1. The project team cannot become the operating model
During implementation, the project team becomes the connective tissue across decisions, open issues, dependencies, and escalations. That structure makes sense during the project, but it becomes a risk after go-live if the business still depends on it to operate.
Once the system is live, process ownership must move out of the project structure and into the business. If that transition is not clear, the project team oftentimes remains as the default path for answers, decisions, and issue resolution.
This is not something to define during hypercare. Ownership should start being clarified as future-state processes are designed, because the question is not only how the process will work, but who will own it once the implementation team begins to step back.
At a minimum, the following should be clear before training and cutover:
- Who owns each critical workflow after go-live?
- Who has decision rights when there is a process question, policy gap, or exception?
- Where should users go when an issue cannot be resolved locally?
- Which issues belong to the business, IT, the vendor, or the implementation partner?
The goal is not heavy governance; it is enough clarity that day-one questions have a clear owner and the business can operate without defaulting back to the project team.

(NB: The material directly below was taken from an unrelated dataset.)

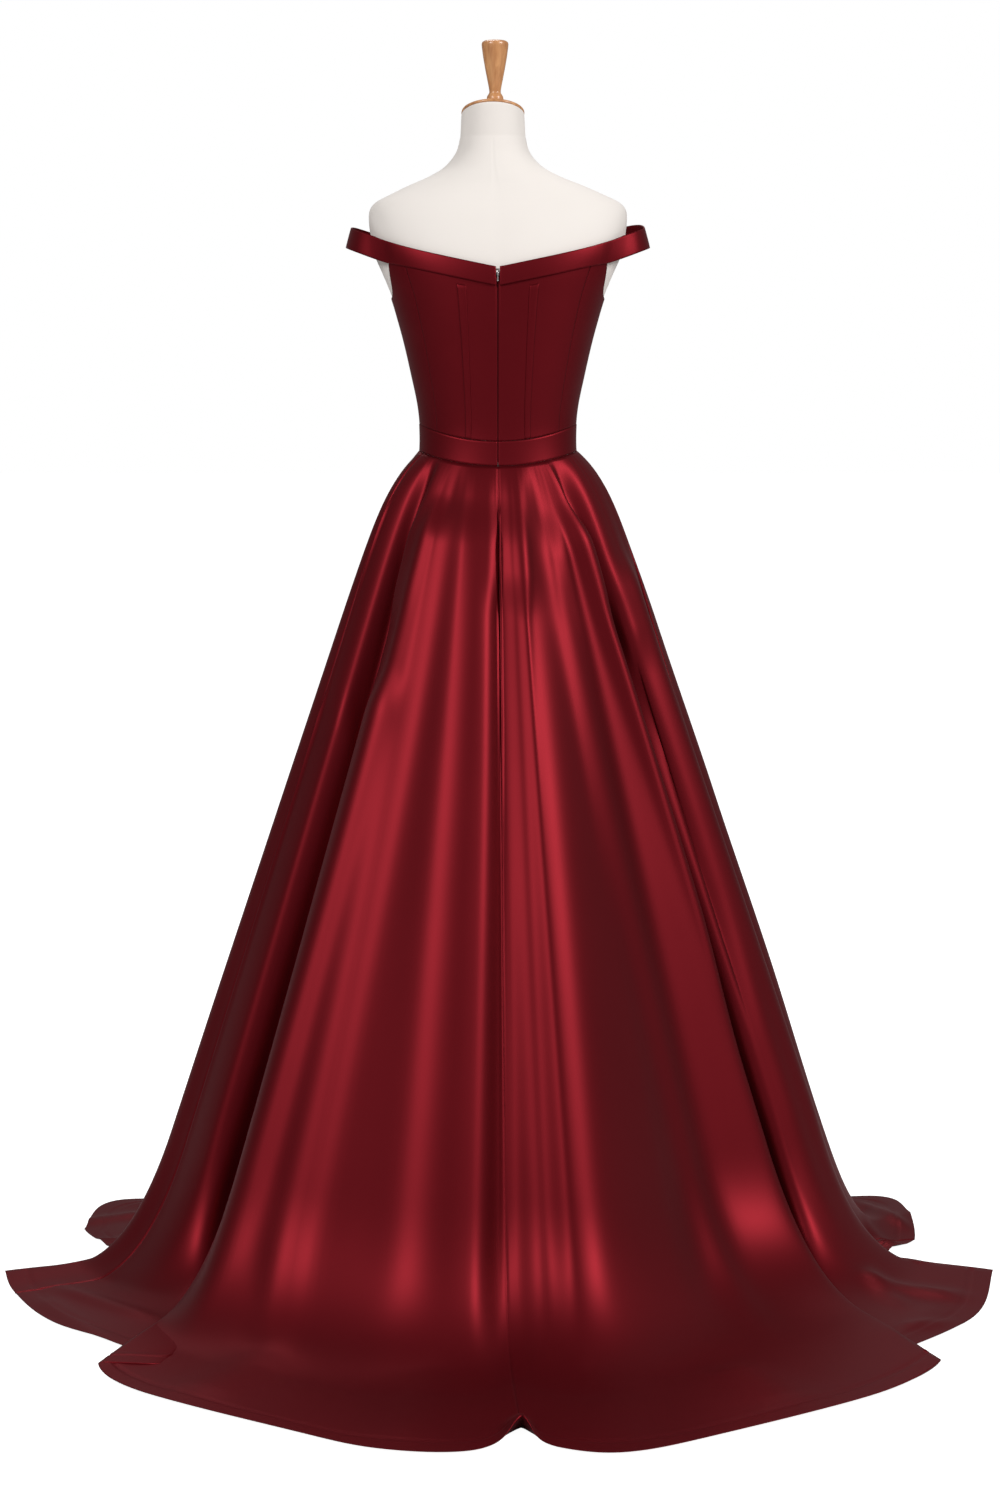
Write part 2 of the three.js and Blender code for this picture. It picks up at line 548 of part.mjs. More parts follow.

2. Training completion does not prove user readiness
Training is another area where the project timeline can create a false sense of readiness.
Most vendor-led implementations use some version of a train-the-trainer model. The vendor or implementation partner prepares a smaller group of super users, and those super users help train the broader end-user population.
That model can work, but it requires more than a training milestone on the project plan. The business must define how end users will be reached, how much time super users have to support training, and how readiness will be validated by role before go-live.
This is where organizations often get stretched. Super users may understand the system better than the rest of the business, but they are usually still balancing their regular responsibilities, project involvement, and launch preparation. If they are expected to carry end-user training without enough structure or protected capacity, the business can end up with training activity that does not translate into adoption.
At a minimum, the business should be able to answer:
- Do super users have enough capacity to support training and stabilization?
If super users are the bridge between the project and the business, they need time, coverage, and a clear path for escalation.
- Have users practiced the work in the context of their role?
Users need to understand how their day-to-day responsibilities change, not just which screens or system steps are different.
- Do users know what to do when the process does not follow the clean path?
Adoption often breaks down when users can complete the standard transaction but do not know how to handle common exceptions.
If end users are not prepared, the issue usually shows up quickly after launch through slower adoption, more escalations, inconsistent workarounds, and overloaded super users.
3. Testing cannot cover everything, especially in logistics
Testing is meant to build confidence, but it has limits.
Most implementation teams must make practical decisions about what can be tested before go-live. They cannot test every site, every partner, every exception, every volume scenario, or every version of how the operation may behave once the system is live.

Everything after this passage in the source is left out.